• DATASET EXCERPTS:

# # #

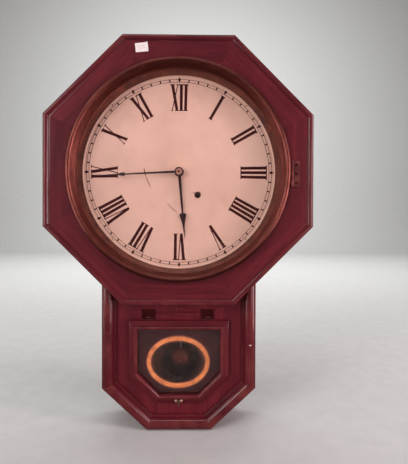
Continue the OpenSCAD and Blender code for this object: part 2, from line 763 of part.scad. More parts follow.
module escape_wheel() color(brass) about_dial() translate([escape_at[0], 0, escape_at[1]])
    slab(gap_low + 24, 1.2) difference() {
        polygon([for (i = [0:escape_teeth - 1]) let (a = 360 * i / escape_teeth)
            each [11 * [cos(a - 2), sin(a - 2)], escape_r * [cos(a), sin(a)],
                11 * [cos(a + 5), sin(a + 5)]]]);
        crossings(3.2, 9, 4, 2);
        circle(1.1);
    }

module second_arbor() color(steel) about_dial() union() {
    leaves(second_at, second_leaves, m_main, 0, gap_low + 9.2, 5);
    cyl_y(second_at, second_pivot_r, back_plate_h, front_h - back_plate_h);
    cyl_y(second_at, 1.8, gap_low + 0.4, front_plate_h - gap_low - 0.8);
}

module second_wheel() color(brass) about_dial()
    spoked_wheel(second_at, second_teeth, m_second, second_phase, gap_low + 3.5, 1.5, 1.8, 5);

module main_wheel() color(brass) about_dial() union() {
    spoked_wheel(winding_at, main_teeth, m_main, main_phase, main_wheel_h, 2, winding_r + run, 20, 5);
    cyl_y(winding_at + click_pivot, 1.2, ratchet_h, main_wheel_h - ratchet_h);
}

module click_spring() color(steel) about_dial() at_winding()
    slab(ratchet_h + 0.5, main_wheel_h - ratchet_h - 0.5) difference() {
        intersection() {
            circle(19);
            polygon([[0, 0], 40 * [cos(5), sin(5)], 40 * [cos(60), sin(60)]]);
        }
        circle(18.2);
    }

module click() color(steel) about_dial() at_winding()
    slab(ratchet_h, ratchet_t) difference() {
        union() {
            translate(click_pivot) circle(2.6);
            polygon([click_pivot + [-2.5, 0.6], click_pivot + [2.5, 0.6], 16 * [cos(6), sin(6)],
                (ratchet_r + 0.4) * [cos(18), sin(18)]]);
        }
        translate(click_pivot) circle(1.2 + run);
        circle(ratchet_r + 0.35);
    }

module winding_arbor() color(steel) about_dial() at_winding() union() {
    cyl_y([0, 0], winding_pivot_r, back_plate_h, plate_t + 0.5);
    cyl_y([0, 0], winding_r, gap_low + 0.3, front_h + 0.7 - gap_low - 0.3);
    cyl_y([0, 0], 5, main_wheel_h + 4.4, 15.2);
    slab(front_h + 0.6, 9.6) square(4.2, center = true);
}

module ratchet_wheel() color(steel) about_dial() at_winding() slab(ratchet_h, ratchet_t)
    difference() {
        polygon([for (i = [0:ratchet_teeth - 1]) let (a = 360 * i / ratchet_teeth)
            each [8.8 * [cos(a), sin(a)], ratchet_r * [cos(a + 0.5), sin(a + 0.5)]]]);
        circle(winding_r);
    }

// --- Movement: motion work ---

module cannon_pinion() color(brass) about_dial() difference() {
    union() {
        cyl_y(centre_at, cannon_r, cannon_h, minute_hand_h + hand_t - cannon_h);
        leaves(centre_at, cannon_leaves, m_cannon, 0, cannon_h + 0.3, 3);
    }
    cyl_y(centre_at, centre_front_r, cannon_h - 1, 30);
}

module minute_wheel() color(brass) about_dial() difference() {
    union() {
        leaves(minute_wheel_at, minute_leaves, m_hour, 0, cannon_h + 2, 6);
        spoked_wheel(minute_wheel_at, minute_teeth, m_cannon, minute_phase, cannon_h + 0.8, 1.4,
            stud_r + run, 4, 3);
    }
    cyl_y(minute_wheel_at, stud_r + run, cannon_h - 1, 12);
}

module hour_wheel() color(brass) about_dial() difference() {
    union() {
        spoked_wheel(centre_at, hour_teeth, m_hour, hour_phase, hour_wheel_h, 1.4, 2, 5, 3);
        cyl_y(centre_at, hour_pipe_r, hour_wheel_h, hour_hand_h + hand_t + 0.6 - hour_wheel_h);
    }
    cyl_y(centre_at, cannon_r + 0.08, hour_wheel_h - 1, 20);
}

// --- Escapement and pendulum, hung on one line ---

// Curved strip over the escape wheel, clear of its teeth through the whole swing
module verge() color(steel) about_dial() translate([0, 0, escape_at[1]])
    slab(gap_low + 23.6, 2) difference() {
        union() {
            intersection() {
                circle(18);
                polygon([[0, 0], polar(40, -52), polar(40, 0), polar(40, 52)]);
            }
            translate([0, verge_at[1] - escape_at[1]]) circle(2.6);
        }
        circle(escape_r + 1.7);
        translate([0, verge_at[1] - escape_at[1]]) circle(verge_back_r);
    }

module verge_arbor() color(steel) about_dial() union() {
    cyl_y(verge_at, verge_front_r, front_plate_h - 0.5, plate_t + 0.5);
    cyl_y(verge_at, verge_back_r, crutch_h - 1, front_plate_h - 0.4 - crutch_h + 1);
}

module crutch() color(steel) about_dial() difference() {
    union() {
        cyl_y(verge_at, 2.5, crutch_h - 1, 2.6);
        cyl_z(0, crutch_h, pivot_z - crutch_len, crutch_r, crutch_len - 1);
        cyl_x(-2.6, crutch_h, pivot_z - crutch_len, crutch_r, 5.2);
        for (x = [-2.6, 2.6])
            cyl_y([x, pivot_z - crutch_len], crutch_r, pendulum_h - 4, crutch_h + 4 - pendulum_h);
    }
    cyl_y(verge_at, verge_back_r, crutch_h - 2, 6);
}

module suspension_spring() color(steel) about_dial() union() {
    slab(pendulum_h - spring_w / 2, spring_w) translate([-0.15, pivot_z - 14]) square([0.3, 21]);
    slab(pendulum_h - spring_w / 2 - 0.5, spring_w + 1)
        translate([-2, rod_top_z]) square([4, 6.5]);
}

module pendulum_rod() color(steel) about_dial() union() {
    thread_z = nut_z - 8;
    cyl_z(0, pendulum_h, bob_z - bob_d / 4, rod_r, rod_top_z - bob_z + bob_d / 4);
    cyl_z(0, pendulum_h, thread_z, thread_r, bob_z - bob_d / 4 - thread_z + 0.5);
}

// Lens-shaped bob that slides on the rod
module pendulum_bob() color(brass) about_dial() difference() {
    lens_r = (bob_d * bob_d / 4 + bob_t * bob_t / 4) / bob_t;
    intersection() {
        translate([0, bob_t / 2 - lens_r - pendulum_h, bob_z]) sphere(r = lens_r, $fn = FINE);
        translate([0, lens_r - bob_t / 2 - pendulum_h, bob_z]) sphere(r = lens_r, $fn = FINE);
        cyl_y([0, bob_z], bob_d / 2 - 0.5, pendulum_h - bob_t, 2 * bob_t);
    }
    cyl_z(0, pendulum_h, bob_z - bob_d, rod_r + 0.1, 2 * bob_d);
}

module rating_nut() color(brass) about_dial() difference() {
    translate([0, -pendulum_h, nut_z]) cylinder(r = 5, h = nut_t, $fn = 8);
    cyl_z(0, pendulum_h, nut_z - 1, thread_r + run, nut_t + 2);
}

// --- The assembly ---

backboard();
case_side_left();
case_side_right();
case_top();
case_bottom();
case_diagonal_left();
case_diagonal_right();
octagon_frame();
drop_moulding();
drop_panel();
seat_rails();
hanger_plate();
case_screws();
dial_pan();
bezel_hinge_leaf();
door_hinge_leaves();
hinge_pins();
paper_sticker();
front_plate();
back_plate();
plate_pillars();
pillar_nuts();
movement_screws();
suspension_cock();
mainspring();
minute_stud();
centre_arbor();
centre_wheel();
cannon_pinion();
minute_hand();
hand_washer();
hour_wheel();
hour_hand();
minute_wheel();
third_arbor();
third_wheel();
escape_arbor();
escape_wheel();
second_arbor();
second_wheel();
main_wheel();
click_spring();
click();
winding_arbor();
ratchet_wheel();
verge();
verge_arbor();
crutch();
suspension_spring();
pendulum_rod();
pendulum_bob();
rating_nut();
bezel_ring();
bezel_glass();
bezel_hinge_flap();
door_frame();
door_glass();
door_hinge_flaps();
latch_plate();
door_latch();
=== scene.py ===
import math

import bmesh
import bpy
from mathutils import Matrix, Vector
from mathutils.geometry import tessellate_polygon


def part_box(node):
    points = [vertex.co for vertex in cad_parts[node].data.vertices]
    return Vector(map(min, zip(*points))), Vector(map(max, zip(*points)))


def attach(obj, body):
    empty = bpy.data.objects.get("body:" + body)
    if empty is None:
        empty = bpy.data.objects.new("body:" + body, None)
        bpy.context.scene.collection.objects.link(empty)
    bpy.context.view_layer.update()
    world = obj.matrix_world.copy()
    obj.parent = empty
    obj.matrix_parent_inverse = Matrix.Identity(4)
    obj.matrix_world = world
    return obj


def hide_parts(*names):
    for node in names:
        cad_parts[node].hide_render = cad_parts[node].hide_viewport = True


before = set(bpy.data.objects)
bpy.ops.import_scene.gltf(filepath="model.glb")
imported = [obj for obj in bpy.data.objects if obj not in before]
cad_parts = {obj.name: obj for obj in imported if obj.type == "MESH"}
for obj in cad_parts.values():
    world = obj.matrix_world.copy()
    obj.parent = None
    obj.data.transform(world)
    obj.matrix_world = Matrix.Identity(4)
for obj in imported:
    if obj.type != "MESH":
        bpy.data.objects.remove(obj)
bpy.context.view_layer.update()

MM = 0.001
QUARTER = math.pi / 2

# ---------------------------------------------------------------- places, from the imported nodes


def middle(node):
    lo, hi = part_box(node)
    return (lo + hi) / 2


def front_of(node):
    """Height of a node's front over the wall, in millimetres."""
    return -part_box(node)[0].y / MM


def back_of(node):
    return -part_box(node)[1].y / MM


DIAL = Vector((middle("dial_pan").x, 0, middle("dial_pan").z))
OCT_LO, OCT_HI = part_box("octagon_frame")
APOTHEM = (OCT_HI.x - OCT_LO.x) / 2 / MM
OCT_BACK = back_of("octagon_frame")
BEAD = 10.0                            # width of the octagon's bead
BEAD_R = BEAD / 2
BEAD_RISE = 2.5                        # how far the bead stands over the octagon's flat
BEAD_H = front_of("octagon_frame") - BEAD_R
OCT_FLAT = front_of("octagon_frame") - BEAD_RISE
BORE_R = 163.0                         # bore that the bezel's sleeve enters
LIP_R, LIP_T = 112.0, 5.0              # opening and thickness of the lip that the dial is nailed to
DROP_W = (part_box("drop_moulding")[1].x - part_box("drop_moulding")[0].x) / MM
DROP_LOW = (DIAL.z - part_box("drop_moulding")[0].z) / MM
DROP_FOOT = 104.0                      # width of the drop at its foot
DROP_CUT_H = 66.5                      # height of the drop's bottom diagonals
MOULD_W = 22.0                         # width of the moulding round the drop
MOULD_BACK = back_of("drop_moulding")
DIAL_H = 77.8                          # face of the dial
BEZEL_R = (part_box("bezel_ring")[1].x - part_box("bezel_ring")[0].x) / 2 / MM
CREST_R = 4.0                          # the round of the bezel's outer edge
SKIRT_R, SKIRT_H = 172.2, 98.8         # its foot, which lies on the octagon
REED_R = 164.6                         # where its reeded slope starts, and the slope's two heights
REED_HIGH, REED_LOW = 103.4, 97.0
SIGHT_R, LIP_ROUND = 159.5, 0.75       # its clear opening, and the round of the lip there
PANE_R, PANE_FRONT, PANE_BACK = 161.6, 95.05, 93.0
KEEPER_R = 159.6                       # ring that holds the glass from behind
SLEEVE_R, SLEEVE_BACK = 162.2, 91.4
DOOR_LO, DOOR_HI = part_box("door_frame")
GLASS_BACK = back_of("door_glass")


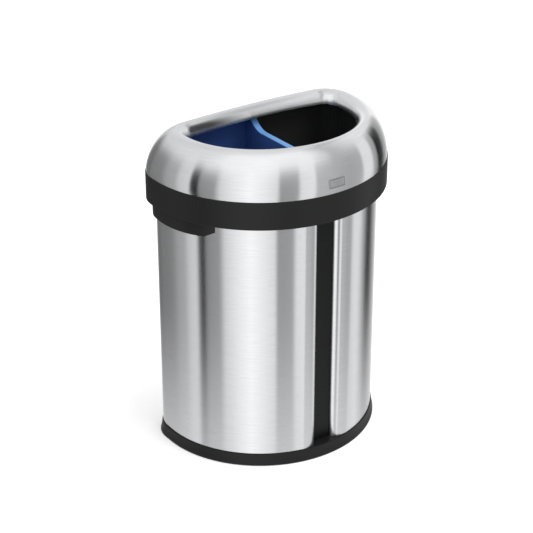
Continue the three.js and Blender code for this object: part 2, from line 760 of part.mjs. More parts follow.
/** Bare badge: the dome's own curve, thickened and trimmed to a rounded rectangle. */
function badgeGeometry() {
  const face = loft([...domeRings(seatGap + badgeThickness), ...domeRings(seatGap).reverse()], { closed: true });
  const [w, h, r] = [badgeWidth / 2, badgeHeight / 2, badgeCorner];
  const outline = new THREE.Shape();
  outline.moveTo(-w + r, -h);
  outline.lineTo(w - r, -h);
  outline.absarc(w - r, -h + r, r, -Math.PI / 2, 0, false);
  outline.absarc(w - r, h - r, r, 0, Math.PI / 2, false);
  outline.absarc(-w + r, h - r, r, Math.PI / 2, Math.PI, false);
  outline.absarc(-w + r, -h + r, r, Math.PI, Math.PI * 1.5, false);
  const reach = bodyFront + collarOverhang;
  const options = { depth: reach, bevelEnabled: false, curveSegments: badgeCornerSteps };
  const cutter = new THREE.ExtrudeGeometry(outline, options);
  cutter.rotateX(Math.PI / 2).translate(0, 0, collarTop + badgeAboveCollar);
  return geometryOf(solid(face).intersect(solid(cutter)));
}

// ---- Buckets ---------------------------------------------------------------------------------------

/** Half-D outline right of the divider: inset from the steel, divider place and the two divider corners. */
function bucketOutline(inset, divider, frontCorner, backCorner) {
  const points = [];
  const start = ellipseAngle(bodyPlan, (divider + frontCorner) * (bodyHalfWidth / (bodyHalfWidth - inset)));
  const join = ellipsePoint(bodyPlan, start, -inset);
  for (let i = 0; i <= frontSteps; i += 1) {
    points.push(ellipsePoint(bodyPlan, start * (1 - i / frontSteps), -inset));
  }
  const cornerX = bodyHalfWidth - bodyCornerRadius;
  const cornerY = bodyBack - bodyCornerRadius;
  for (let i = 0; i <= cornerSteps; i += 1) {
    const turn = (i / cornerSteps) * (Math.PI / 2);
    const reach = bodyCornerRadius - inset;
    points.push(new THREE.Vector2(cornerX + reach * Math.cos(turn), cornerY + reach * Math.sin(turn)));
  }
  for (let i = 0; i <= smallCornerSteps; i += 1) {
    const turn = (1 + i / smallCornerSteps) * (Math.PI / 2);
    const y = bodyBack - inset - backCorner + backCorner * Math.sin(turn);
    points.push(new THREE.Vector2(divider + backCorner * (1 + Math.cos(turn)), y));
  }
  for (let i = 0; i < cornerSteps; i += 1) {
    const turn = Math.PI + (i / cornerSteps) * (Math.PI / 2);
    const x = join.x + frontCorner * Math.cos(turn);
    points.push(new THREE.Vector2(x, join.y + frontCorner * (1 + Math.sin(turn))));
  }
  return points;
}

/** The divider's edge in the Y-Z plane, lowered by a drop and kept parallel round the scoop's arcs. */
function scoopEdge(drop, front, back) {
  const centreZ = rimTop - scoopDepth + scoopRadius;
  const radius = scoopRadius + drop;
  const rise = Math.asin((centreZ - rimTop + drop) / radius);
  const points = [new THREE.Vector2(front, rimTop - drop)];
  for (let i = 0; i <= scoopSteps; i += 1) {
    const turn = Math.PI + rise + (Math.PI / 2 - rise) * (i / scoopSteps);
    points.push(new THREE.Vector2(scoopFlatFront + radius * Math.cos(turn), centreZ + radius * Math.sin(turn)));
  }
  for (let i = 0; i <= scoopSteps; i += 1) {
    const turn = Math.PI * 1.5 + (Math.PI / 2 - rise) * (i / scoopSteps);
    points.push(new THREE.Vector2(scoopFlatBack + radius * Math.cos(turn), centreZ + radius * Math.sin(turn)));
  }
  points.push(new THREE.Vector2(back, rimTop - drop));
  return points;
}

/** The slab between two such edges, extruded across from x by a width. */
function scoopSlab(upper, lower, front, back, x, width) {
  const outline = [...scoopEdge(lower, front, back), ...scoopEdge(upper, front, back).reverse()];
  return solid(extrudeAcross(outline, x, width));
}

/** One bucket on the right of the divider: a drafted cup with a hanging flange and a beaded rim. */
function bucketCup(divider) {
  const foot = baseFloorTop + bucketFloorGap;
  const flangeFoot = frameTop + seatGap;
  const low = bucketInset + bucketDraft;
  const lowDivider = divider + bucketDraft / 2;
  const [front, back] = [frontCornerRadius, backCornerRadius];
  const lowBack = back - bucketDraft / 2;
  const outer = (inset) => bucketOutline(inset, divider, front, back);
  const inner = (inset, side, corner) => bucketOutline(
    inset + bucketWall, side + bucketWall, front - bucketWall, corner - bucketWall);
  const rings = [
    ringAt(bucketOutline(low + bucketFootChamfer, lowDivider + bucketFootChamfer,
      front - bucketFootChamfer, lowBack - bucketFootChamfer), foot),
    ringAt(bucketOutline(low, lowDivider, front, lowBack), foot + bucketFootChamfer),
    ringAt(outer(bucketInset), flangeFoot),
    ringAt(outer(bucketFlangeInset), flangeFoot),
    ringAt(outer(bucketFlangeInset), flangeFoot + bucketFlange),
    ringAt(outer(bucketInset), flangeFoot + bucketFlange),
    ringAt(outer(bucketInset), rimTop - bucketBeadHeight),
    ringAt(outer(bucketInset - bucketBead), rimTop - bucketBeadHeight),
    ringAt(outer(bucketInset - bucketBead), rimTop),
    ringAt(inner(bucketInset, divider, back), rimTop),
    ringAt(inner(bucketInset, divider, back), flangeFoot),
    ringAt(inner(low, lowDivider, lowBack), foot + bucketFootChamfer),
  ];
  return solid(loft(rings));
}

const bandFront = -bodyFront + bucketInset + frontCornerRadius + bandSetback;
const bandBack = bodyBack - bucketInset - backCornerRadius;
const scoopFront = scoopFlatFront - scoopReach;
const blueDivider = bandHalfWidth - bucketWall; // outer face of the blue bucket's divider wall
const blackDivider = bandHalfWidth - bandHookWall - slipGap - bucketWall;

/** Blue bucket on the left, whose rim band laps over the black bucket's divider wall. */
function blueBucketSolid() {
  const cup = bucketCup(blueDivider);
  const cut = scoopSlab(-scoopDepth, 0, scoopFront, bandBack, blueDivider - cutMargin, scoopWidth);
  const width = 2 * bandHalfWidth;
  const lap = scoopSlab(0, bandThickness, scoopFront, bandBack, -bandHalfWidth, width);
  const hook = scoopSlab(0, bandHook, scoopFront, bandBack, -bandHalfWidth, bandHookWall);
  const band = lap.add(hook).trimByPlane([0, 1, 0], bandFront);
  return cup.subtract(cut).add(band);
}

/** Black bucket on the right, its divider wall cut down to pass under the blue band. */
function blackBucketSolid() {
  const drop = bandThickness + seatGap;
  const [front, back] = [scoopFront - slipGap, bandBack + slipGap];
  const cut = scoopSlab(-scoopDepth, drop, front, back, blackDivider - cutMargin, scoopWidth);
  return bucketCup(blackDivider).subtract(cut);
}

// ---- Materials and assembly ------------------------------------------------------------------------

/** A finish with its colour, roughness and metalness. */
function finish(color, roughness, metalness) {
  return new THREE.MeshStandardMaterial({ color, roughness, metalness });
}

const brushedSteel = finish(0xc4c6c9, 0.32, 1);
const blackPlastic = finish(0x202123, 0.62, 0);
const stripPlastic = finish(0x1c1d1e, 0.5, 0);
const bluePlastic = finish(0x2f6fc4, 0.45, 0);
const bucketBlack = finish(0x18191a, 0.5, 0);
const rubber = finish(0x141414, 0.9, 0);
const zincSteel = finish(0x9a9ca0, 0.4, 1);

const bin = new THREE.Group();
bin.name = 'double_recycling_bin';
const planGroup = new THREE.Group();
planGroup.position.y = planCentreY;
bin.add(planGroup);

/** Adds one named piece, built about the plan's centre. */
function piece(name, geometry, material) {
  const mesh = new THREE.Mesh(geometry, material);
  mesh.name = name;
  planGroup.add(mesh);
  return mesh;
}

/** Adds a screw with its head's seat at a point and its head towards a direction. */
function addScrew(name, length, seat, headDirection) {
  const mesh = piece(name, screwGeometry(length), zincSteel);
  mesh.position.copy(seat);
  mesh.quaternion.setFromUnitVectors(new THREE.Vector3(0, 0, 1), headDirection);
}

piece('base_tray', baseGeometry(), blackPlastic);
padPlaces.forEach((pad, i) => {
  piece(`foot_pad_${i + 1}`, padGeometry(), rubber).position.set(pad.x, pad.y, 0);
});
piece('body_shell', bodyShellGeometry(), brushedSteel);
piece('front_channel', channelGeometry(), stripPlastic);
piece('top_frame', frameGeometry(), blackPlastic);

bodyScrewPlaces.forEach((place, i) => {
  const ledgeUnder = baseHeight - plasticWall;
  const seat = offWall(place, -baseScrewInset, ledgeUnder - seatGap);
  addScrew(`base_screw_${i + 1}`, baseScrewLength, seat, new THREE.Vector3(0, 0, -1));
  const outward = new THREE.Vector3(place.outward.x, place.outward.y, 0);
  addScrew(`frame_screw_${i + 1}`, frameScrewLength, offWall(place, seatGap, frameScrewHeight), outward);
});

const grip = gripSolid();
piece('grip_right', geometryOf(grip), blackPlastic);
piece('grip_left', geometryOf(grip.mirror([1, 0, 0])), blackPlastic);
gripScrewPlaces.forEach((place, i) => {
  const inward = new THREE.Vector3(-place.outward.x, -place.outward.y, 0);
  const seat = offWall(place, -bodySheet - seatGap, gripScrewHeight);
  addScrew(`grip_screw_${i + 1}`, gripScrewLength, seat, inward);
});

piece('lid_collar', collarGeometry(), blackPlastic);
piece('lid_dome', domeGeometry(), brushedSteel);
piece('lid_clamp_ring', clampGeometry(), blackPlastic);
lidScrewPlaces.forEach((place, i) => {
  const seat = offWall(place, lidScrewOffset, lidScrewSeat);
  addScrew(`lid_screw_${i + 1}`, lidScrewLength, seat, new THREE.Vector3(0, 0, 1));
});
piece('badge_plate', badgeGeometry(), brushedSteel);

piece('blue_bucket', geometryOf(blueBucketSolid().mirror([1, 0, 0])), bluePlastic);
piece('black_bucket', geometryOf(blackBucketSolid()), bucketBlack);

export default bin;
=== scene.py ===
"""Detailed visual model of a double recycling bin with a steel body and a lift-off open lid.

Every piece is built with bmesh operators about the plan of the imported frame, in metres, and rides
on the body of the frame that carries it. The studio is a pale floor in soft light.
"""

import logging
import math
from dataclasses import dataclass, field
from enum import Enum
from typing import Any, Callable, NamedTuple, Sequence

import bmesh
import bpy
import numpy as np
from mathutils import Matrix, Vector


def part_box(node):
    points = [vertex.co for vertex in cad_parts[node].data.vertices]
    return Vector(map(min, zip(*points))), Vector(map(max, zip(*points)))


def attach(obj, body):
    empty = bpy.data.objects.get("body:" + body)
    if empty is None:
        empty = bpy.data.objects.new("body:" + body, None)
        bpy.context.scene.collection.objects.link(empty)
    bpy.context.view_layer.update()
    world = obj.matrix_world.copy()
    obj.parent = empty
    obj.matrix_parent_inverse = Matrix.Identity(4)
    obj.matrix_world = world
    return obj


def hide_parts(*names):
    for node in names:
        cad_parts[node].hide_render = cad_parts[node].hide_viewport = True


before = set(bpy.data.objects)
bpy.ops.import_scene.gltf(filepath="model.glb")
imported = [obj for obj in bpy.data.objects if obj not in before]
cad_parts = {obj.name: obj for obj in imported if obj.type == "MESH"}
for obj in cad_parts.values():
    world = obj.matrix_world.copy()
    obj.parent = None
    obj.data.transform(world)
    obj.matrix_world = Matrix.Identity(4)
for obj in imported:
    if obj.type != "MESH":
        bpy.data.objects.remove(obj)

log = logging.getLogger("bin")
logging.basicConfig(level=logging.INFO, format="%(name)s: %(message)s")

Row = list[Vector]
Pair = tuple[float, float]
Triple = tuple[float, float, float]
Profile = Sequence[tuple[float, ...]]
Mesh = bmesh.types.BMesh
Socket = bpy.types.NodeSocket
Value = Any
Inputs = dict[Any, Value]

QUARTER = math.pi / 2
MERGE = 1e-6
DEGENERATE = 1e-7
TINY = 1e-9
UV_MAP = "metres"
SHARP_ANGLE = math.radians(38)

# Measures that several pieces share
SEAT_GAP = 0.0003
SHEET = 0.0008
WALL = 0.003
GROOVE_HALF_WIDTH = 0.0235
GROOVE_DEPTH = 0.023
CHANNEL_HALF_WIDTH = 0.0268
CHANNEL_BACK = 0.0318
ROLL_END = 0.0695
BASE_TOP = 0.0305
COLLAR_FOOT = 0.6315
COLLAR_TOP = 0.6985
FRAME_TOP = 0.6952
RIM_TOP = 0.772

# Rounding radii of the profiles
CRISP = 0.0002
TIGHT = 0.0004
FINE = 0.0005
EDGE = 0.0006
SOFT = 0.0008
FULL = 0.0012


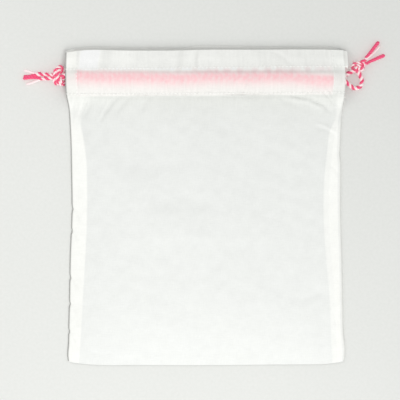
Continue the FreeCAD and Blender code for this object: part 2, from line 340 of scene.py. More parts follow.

# # #

• EXERCISE GOAL: Please give an exact restatement of only the lines from the beginning of the material above to the line with "1.5, 1.8, 5);", inclusive.

• OUTPUT BELOW:
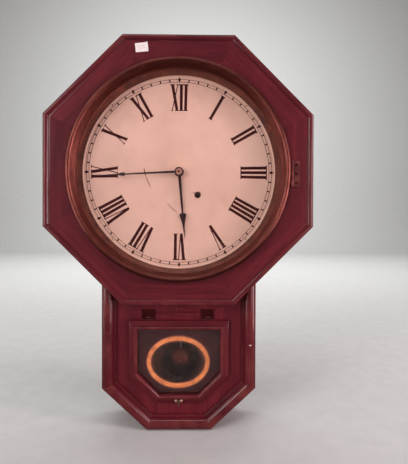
Continue the OpenSCAD and Blender code for this object: part 2, from line 763 of part.scad. More parts follow.
module escape_wheel() color(brass) about_dial() translate([escape_at[0], 0, escape_at[1]])
    slab(gap_low + 24, 1.2) difference() {
        polygon([for (i = [0:escape_teeth - 1]) let (a = 360 * i / escape_teeth)
            each [11 * [cos(a - 2), sin(a - 2)], escape_r * [cos(a), sin(a)],
                11 * [cos(a + 5), sin(a + 5)]]]);
        crossings(3.2, 9, 4, 2);
        circle(1.1);
    }

module second_arbor() color(steel) about_dial() union() {
    leaves(second_at, second_leaves, m_main, 0, gap_low + 9.2, 5);
    cyl_y(second_at, second_pivot_r, back_plate_h, front_h - back_plate_h);
    cyl_y(second_at, 1.8, gap_low + 0.4, front_plate_h - gap_low - 0.8);
}

module second_wheel() color(brass) about_dial()
    spoked_wheel(second_at, second_teeth, m_second, second_phase, gap_low + 3.5, 1.5, 1.8, 5);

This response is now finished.